Test Suite Minimization with Mutation Testing-Based Many-Objective Evolutionary Optimization

Abstract

Context: As software evolves, the test suite tends to grow, regression testing has become prohibitively expensive. Test suite minimization is one of the most important approaches for reducing test cost. The process of test suite minimization is a trade-off between cost and other value criteria and is appropriate to be described as a many-objective optimization problem. Objective: To identify the most efficient test suite for reducing the redundant degree of test data and improving test efficiency without decreasing the defect detection ability of test data. Method: We introduce a mutation testing-based many-objective optimization approach, which gives higher priority to the fault detection ability and takes mutation score as a major objective, together with cost and three standard code coverage criteria for test suite minimization.

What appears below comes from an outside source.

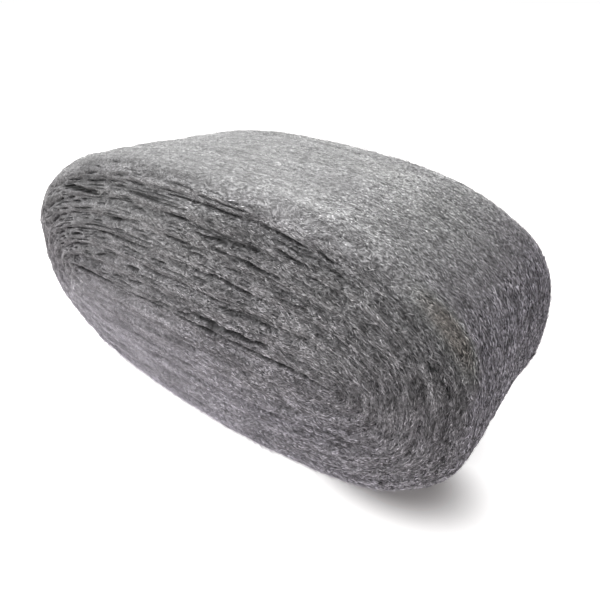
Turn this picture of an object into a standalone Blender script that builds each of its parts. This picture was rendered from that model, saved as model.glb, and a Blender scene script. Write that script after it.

Six classical evolutionary many-objective optimization algorithms are applied to identify efficient test suite. Three programs from the SIR repository and one larger program, space are applied for empirical study and effectiveness evaluation. Results: On the one hand, in three SIR programs experiments NSGA-II with tuning was the most effective technique. However, MOEA/D-PBI outperformed NSGA-II on the larger program (Space). On the other hand, the test cost of the optimal test suite which obtained by the many-objective optimization approach with mutation score is much lower than the one without it in tcas. Conclusions: The experimental results prove that the many-objective optimization model with the guidance of mutation score is indeed effective in reducing the test suite redundancy.